---- Input for this task

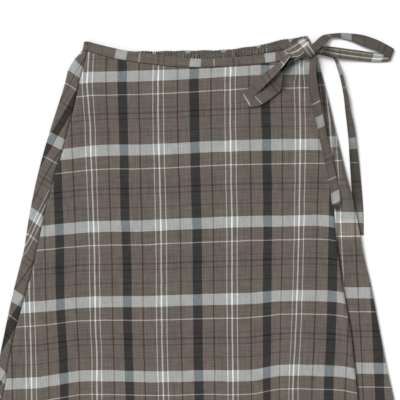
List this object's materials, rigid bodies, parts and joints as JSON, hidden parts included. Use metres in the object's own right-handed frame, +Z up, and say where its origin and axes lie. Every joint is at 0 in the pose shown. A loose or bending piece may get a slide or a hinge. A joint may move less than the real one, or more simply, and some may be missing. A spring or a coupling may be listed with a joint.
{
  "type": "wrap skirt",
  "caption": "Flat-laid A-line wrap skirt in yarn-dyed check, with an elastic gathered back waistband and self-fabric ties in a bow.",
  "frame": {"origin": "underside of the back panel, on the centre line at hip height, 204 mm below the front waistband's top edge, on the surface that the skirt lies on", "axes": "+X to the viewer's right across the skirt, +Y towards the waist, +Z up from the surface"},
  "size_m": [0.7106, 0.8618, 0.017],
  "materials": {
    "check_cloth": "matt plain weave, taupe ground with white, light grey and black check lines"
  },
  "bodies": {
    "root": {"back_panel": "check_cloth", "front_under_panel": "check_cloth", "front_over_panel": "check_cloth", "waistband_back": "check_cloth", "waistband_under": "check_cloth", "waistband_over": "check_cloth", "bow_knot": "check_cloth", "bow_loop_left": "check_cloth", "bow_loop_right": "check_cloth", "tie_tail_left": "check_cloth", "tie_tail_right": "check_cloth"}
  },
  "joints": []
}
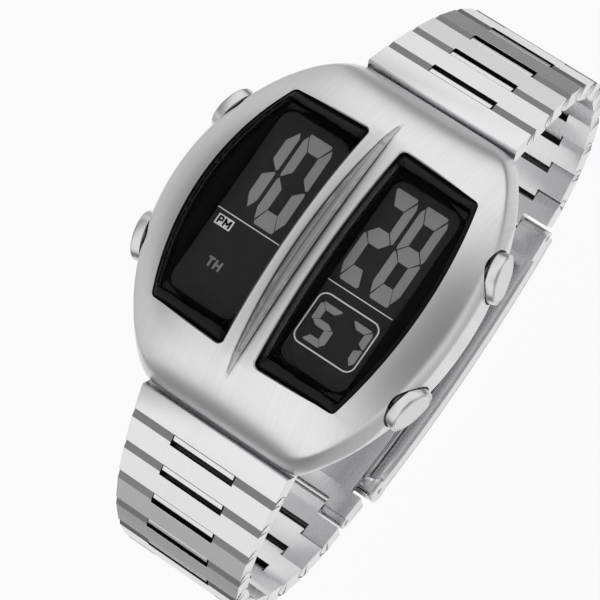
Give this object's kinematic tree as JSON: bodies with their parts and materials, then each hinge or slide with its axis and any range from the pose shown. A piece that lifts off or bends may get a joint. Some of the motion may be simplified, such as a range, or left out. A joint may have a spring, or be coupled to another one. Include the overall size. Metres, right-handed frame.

--------

■ Prompt
Reproduce each line verbatim.

■ Expected answer
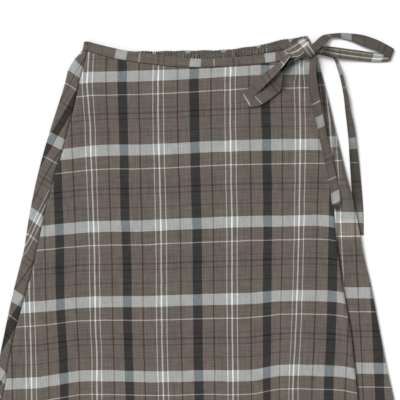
List this object's materials, rigid bodies, parts and joints as JSON, hidden parts included. Use metres in the object's own right-handed frame, +Z up, and say where its origin and axes lie. Every joint is at 0 in the pose shown. A loose or bending piece may get a slide or a hinge. A joint may move less than the real one, or more simply, and some may be missing. A spring or a coupling may be listed with a joint.
{
  "type": "wrap skirt",
  "caption": "Flat-laid A-line wrap skirt in yarn-dyed check, with an elastic gathered back waistband and self-fabric ties in a bow.",
  "frame": {"origin": "underside of the back panel, on the centre line at hip height, 204 mm below the front waistband's top edge, on the surface that the skirt lies on", "axes": "+X to the viewer's right across the skirt, +Y towards the waist, +Z up from the surface"},
  "size_m": [0.7106, 0.8618, 0.017],
  "materials": {
    "check_cloth": "matt plain weave, taupe ground with white, light grey and black check lines"
  },
  "bodies": {
    "root": {"back_panel": "check_cloth", "front_under_panel": "check_cloth", "front_over_panel": "check_cloth", "waistband_back": "check_cloth", "waistband_under": "check_cloth", "waistband_over": "check_cloth", "bow_knot": "check_cloth", "bow_loop_left": "check_cloth", "bow_loop_right": "check_cloth", "tie_tail_left": "check_cloth", "tie_tail_right": "check_cloth"}
  },
  "joints": []
}
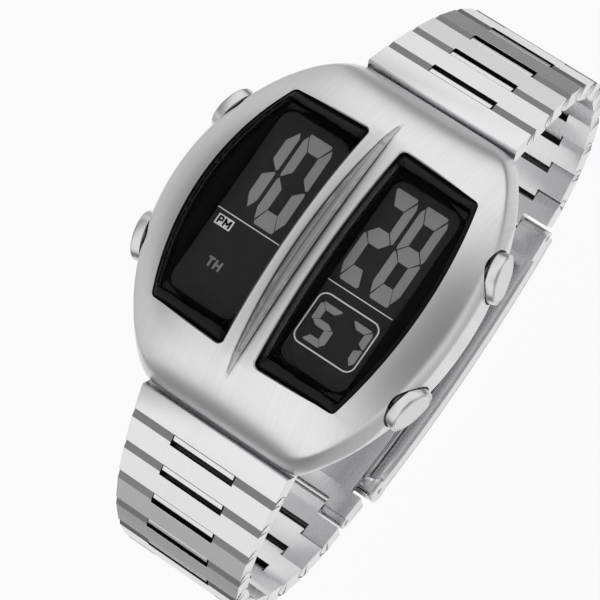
Give this object's kinematic tree as JSON: bodies with their parts and materials, then each hinge or slide with its axis and any range from the pose shown. A piece that lifts off or bends may get a joint. Some of the motion may be simplified, such as a range, or left out. A joint may have a spring, or be coupled to another one. Include the overall size. Metres, right-handed frame.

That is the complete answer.